_DATA LINES_:
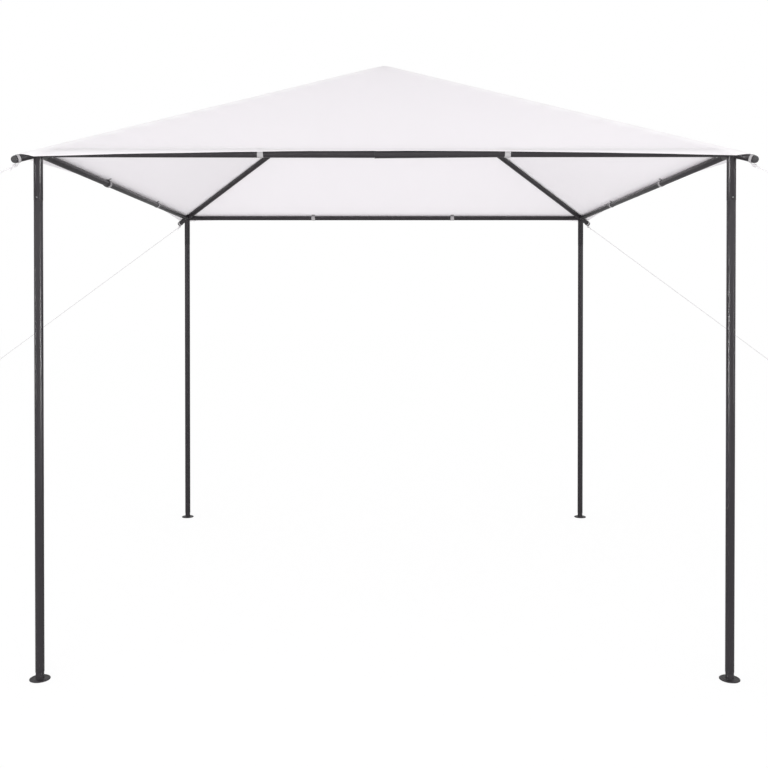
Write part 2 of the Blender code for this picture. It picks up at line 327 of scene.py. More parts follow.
RIM_WIDTH = 0.0045
GROOVE_WIDTH = 0.006
RING_WIDTH = 0.007
PRESSED_DEPTH = 0.0027
ROLLED_EDGE = 0.0011
DISC_HEIGHT = 0.006
UNDERSIDE_STEP = 0.0008
NECK_RADIUS = 0.0178
NECK_WELD = 0.0019
low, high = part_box("foot_plate_front_left")
plate_radius = (high.x - low.x) / 2
neck_height = high.z - DISC_HEIGHT
edge_height = DISC_HEIGHT - PRESSED_DEPTH
for corner in CORNERS:
    low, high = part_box("foot_plate_" + corner)
    middle = (low + high) / 2
    bpy.ops.mesh.primitive_cylinder_add(
        vertices=96, radius=plate_radius, depth=edge_height, location=(middle.x, middle.y, edge_height / 2)
    )
    plate = bpy.context.object
    choose(plate, "FACE", lambda face: face.normal.z > 0.9)
    bpy.ops.mesh.inset(thickness=RIM_WIDTH, depth=PRESSED_DEPTH)
    bpy.ops.mesh.inset(thickness=GROOVE_WIDTH, depth=-PRESSED_DEPTH)
    bpy.ops.mesh.inset(thickness=RING_WIDTH, depth=PRESSED_DEPTH)
    bpy.ops.mesh.inset(thickness=plate_radius - RIM_WIDTH - GROOVE_WIDTH - RING_WIDTH - NECK_RADIUS)
    bpy.ops.mesh.extrude_region_move(TRANSFORM_OT_translate={"value": (0.0, 0.0, neck_height)})
    choose(plate, "FACE", lambda face: face.normal.z < -0.9)
    bpy.ops.mesh.inset(thickness=RIM_WIDTH)
    bpy.ops.mesh.inset(thickness=GROOVE_WIDTH, depth=-UNDERSIDE_STEP)
    work(plate, "rolled edges", "BEVEL", width=ROLLED_EDGE, segments=3, limit_method="ANGLE",
         angle_limit=radians(20))
    neck_foot = Vector((middle.x, middle.y, DISC_HEIGHT))
    neck_weld = bead([neck_foot + Vector((cos(tau * i / 72), sin(tau * i / 72), 0.0)) * NECK_RADIUS
                      for i in range(72)], NECK_WELD)
    join([plate, neck_weld])
    settle(plate, "foot_disc_" + corner, powder_coat)
    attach(plate, "root")
    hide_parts("foot_plate_" + corner)


# The corner fittings: a sleeve over the post's top, an arm to each header, and one slanting tube through it
# all that is the hip's arm on the inside and the tail on the outside. The tubes are welded, then painted.
header_low, header_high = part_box("header_front_a")
header_height = (header_low.z + header_high.z) / 2
tube_radius = (header_high.z - header_low.z) / 2
post_low, post_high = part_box("post_front_left")
half = -post_low.x - (post_high.x - post_low.x) / 2
CROWN_HEIGHT = 3.036
SLEEVE_RADIUS = 0.0195
SLEEVE_TOP = 0.006
ARM_LENGTH = 0.0837
TAIL_REACH = 0.070
WELD_THICKNESS = 0.0021
UP = Vector((0.0, 0.0, 1.0))
slope = (CROWN_HEIGHT - header_height) / half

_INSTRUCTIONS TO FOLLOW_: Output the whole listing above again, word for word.

_OUTPUT_:
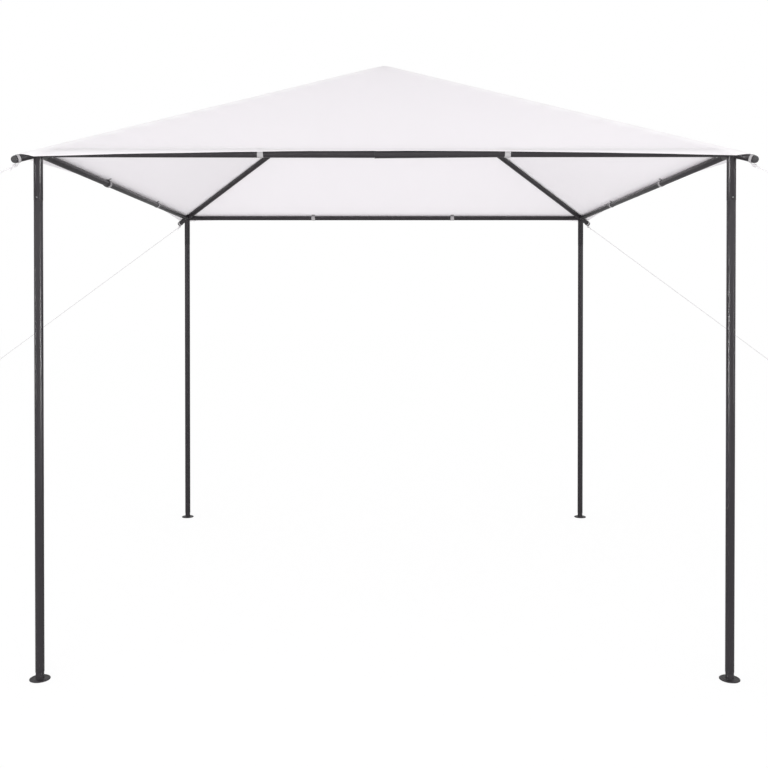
Write part 2 of the Blender code for this picture. It picks up at line 327 of scene.py. More parts follow.
RIM_WIDTH = 0.0045
GROOVE_WIDTH = 0.006
RING_WIDTH = 0.007
PRESSED_DEPTH = 0.0027
ROLLED_EDGE = 0.0011
DISC_HEIGHT = 0.006
UNDERSIDE_STEP = 0.0008
NECK_RADIUS = 0.0178
NECK_WELD = 0.0019
low, high = part_box("foot_plate_front_left")
plate_radius = (high.x - low.x) / 2
neck_height = high.z - DISC_HEIGHT
edge_height = DISC_HEIGHT - PRESSED_DEPTH
for corner in CORNERS:
    low, high = part_box("foot_plate_" + corner)
    middle = (low + high) / 2
    bpy.ops.mesh.primitive_cylinder_add(
        vertices=96, radius=plate_radius, depth=edge_height, location=(middle.x, middle.y, edge_height / 2)
    )
    plate = bpy.context.object
    choose(plate, "FACE", lambda face: face.normal.z > 0.9)
    bpy.ops.mesh.inset(thickness=RIM_WIDTH, depth=PRESSED_DEPTH)
    bpy.ops.mesh.inset(thickness=GROOVE_WIDTH, depth=-PRESSED_DEPTH)
    bpy.ops.mesh.inset(thickness=RING_WIDTH, depth=PRESSED_DEPTH)
    bpy.ops.mesh.inset(thickness=plate_radius - RIM_WIDTH - GROOVE_WIDTH - RING_WIDTH - NECK_RADIUS)
    bpy.ops.mesh.extrude_region_move(TRANSFORM_OT_translate={"value": (0.0, 0.0, neck_height)})
    choose(plate, "FACE", lambda face: face.normal.z < -0.9)
    bpy.ops.mesh.inset(thickness=RIM_WIDTH)
    bpy.ops.mesh.inset(thickness=GROOVE_WIDTH, depth=-UNDERSIDE_STEP)
    work(plate, "rolled edges", "BEVEL", width=ROLLED_EDGE, segments=3, limit_method="ANGLE",
         angle_limit=radians(20))
    neck_foot = Vector((middle.x, middle.y, DISC_HEIGHT))
    neck_weld = bead([neck_foot + Vector((cos(tau * i / 72), sin(tau * i / 72), 0.0)) * NECK_RADIUS
                      for i in range(72)], NECK_WELD)
    join([plate, neck_weld])
    settle(plate, "foot_disc_" + corner, powder_coat)
    attach(plate, "root")
    hide_parts("foot_plate_" + corner)


# The corner fittings: a sleeve over the post's top, an arm to each header, and one slanting tube through it
# all that is the hip's arm on the inside and the tail on the outside. The tubes are welded, then painted.
header_low, header_high = part_box("header_front_a")
header_height = (header_low.z + header_high.z) / 2
tube_radius = (header_high.z - header_low.z) / 2
post_low, post_high = part_box("post_front_left")
half = -post_low.x - (post_high.x - post_low.x) / 2
CROWN_HEIGHT = 3.036
SLEEVE_RADIUS = 0.0195
SLEEVE_TOP = 0.006
ARM_LENGTH = 0.0837
TAIL_REACH = 0.070
WELD_THICKNESS = 0.0021
UP = Vector((0.0, 0.0, 1.0))
slope = (CROWN_HEIGHT - header_height) / half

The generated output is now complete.